▸ **PROBLEM TO SOLVE**:
Please give back word for word the lines below, from the first one through the one with "at the end.".

▸ **DATASET SECTION**:
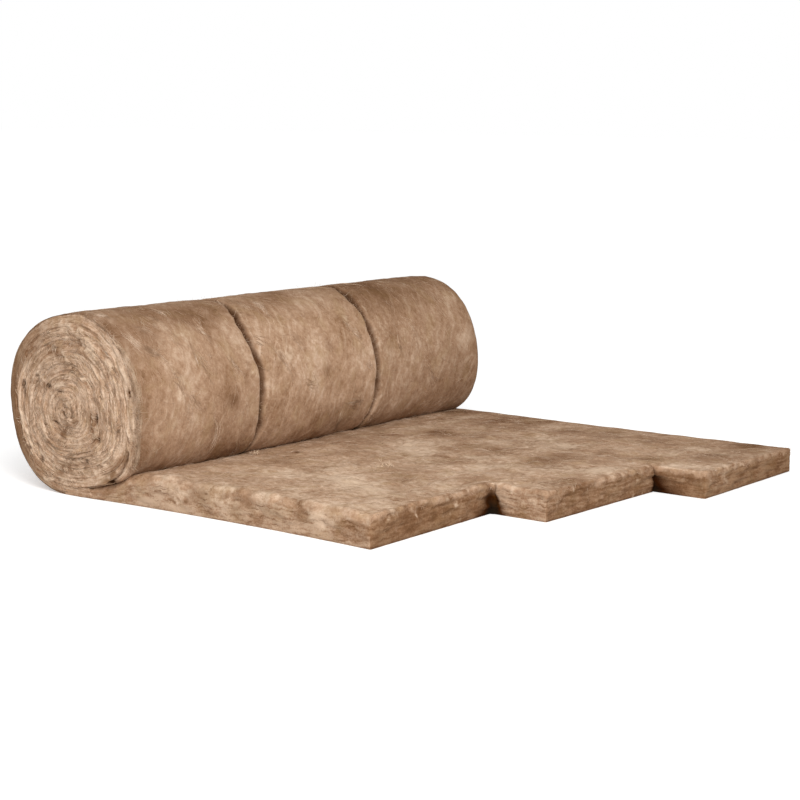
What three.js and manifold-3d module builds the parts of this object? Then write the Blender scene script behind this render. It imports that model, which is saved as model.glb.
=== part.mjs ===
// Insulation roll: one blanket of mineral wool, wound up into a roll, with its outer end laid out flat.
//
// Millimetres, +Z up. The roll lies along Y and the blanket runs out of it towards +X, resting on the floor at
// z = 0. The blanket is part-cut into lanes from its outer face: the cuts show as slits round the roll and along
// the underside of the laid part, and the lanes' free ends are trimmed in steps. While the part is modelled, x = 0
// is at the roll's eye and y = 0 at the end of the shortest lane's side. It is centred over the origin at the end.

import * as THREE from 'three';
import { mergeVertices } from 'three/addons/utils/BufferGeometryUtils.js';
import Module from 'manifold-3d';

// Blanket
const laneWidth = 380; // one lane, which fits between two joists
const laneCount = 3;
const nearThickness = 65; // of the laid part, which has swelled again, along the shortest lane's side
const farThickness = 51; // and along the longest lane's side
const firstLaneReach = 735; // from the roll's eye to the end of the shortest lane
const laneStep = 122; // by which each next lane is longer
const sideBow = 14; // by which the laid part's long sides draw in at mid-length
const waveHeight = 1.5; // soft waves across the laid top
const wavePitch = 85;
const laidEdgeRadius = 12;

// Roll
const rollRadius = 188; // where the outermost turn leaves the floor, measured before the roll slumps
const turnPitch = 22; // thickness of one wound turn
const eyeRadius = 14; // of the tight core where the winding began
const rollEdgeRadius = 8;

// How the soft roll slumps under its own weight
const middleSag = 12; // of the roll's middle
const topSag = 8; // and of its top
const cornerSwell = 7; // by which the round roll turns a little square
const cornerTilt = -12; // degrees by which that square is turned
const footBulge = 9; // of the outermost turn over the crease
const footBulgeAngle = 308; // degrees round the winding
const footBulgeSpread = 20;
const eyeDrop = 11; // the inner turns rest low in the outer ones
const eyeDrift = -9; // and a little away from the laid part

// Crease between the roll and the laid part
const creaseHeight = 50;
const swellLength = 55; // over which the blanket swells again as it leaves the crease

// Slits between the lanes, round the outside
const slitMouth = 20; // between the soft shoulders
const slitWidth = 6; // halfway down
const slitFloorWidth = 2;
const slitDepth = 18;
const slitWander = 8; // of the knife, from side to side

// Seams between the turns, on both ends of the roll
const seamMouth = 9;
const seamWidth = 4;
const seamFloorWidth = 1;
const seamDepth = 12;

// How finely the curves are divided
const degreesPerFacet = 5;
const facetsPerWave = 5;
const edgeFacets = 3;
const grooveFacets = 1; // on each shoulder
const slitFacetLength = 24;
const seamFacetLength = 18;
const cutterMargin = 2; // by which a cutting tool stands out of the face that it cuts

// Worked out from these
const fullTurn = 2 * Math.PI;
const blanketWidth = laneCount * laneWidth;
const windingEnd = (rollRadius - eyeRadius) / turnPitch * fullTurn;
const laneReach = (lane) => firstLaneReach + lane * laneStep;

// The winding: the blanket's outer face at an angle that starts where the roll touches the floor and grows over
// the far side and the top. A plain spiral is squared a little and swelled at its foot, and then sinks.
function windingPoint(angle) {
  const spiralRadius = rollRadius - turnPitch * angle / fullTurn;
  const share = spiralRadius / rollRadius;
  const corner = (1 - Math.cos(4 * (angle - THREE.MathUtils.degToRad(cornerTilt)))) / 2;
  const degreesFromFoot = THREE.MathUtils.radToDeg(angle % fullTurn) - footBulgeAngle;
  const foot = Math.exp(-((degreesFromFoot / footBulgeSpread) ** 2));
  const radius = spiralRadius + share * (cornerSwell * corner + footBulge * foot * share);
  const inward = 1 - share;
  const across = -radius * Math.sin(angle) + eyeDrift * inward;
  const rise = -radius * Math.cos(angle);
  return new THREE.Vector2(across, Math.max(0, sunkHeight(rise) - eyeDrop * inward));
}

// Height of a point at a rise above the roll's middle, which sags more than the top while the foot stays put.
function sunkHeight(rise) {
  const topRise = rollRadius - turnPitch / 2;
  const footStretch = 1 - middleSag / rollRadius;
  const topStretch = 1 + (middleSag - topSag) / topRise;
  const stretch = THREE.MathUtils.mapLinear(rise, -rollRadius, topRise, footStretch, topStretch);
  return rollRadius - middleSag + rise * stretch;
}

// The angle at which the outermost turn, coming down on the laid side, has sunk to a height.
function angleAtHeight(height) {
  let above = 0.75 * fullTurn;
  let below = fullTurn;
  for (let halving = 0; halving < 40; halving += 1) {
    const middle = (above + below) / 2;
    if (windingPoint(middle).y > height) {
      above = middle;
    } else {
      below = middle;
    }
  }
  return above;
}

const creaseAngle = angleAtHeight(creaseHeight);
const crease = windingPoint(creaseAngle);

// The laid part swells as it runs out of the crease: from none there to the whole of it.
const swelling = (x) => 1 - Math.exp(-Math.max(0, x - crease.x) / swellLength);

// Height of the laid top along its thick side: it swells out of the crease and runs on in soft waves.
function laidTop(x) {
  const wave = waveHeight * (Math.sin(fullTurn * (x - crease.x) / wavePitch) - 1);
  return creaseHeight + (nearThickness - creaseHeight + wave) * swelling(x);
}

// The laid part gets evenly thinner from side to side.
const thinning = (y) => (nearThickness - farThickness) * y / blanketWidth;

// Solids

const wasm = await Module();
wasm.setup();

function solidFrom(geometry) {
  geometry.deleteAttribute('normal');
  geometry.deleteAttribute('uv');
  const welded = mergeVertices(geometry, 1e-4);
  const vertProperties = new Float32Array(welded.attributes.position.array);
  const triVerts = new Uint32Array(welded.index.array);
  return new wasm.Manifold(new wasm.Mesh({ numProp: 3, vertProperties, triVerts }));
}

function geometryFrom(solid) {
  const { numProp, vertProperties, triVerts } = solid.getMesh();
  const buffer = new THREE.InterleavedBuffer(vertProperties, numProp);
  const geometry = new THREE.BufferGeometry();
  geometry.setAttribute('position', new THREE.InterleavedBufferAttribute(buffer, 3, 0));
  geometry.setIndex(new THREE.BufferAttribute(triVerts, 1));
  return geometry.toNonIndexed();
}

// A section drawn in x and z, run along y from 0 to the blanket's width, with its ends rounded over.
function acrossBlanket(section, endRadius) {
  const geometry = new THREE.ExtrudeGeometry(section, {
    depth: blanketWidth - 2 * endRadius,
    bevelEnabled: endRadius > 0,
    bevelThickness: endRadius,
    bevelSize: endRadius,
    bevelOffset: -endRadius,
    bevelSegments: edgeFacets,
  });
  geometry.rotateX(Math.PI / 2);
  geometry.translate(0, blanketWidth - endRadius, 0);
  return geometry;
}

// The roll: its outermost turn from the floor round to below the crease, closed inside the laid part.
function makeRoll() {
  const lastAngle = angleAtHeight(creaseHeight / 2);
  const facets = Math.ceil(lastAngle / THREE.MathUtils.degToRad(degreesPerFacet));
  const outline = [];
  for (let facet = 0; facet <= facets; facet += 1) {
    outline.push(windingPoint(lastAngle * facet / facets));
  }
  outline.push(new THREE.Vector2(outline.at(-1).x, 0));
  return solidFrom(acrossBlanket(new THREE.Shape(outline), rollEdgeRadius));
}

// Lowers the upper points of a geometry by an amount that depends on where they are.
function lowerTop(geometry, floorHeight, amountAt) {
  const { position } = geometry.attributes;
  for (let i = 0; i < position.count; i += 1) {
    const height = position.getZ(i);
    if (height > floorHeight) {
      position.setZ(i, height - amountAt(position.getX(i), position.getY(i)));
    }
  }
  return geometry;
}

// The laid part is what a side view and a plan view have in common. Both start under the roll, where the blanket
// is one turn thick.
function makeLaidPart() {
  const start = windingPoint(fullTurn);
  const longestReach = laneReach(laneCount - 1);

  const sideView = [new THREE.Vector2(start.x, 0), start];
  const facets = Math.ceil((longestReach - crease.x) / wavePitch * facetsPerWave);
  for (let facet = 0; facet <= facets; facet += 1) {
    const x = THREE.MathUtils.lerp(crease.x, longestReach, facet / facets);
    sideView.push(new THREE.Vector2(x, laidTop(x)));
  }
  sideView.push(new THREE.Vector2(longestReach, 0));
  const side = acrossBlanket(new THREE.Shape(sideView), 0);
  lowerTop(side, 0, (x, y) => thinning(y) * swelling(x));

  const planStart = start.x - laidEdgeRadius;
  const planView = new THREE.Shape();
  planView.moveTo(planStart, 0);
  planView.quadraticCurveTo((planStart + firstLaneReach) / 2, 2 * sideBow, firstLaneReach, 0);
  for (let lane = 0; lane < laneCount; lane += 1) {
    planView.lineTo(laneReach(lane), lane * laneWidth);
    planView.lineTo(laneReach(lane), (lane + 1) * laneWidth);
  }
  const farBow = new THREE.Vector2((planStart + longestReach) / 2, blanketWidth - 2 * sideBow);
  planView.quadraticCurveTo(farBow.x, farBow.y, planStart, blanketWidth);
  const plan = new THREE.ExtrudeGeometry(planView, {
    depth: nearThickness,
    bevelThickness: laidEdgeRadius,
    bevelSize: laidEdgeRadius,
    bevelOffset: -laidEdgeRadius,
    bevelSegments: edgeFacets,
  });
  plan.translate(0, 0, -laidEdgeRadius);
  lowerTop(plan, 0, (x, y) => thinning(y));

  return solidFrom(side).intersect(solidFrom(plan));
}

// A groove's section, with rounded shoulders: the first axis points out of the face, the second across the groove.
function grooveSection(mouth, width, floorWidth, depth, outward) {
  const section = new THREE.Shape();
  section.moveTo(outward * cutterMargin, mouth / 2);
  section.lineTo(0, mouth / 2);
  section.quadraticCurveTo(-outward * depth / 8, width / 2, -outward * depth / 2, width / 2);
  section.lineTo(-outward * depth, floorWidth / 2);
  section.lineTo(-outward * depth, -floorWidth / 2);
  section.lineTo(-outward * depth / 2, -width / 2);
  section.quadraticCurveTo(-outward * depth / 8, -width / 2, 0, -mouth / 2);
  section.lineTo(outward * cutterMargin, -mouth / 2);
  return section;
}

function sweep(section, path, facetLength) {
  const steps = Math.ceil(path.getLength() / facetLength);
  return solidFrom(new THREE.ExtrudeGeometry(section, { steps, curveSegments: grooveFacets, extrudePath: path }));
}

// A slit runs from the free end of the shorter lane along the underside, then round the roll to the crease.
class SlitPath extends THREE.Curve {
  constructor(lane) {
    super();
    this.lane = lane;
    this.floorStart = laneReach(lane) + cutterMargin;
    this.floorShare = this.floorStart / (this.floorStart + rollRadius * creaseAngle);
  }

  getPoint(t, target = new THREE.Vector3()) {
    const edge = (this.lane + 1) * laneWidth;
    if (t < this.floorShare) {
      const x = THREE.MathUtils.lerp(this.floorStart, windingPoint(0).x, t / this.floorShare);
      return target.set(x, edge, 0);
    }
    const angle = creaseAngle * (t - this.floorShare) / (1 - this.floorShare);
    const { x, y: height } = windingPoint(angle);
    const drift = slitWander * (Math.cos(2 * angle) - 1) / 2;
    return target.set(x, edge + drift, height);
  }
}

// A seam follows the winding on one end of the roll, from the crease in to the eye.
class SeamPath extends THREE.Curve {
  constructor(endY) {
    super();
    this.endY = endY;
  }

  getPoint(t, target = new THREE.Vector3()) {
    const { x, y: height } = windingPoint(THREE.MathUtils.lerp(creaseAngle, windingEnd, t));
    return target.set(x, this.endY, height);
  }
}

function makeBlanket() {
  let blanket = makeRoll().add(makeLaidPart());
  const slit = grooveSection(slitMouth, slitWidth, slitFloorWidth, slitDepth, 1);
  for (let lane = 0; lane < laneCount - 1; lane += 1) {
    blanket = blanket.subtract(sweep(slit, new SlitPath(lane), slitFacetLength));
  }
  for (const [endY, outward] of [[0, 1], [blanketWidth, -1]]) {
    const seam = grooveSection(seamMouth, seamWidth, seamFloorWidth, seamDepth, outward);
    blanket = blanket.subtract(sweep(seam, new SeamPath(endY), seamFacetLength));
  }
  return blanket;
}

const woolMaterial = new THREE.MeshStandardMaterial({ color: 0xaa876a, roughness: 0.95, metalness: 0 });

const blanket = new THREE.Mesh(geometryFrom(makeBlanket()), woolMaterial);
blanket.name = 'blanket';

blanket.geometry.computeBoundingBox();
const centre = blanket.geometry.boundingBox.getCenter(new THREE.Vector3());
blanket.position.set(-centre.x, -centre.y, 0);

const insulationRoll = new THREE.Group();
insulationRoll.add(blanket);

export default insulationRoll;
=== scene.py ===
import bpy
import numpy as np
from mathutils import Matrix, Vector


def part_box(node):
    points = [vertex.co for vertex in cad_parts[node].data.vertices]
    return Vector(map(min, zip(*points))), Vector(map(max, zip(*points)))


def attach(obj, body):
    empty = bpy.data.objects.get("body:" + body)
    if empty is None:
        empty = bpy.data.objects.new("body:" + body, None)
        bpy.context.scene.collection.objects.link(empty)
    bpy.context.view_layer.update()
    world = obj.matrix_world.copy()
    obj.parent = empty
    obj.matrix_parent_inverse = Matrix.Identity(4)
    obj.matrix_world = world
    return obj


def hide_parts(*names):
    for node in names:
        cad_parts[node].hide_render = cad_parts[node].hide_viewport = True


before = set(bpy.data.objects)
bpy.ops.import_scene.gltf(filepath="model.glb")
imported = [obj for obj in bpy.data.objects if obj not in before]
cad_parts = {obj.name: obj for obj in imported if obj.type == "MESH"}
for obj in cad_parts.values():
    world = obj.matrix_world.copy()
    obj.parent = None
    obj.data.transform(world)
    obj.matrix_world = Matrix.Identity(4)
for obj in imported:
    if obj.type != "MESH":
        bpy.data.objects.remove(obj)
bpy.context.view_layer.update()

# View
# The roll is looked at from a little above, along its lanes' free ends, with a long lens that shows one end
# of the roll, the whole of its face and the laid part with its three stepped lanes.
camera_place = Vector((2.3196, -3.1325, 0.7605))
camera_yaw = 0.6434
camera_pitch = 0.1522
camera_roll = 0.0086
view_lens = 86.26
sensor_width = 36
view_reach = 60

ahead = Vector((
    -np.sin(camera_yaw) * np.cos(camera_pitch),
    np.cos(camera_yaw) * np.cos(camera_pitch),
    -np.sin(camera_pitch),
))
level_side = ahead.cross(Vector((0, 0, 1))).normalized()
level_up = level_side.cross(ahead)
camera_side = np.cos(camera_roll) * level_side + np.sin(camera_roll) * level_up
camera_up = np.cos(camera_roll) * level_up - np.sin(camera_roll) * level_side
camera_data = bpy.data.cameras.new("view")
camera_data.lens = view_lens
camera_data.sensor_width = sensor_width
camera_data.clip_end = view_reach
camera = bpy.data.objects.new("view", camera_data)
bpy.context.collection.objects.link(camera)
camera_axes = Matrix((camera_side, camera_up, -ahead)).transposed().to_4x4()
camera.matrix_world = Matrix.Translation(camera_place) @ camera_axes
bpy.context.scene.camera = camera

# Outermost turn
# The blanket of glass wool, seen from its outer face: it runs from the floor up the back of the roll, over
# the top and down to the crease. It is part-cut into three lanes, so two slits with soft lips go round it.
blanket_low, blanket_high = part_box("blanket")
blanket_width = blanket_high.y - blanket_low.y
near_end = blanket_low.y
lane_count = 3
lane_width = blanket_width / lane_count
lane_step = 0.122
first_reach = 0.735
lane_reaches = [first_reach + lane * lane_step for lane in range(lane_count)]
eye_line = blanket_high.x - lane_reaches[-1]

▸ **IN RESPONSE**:
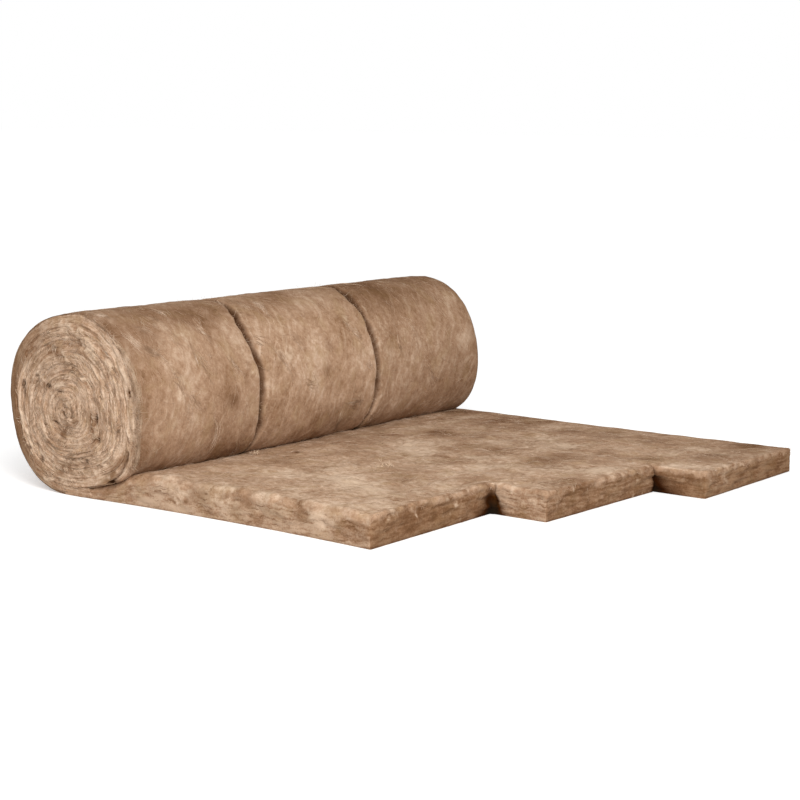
What three.js and manifold-3d module builds the parts of this object? Then write the Blender scene script behind this render. It imports that model, which is saved as model.glb.
=== part.mjs ===
// Insulation roll: one blanket of mineral wool, wound up into a roll, with its outer end laid out flat.
//
// Millimetres, +Z up. The roll lies along Y and the blanket runs out of it towards +X, resting on the floor at
// z = 0. The blanket is part-cut into lanes from its outer face: the cuts show as slits round the roll and along
// the underside of the laid part, and the lanes' free ends are trimmed in steps. While the part is modelled, x = 0
// is at the roll's eye and y = 0 at the end of the shortest lane's side. It is centred over the origin at the end.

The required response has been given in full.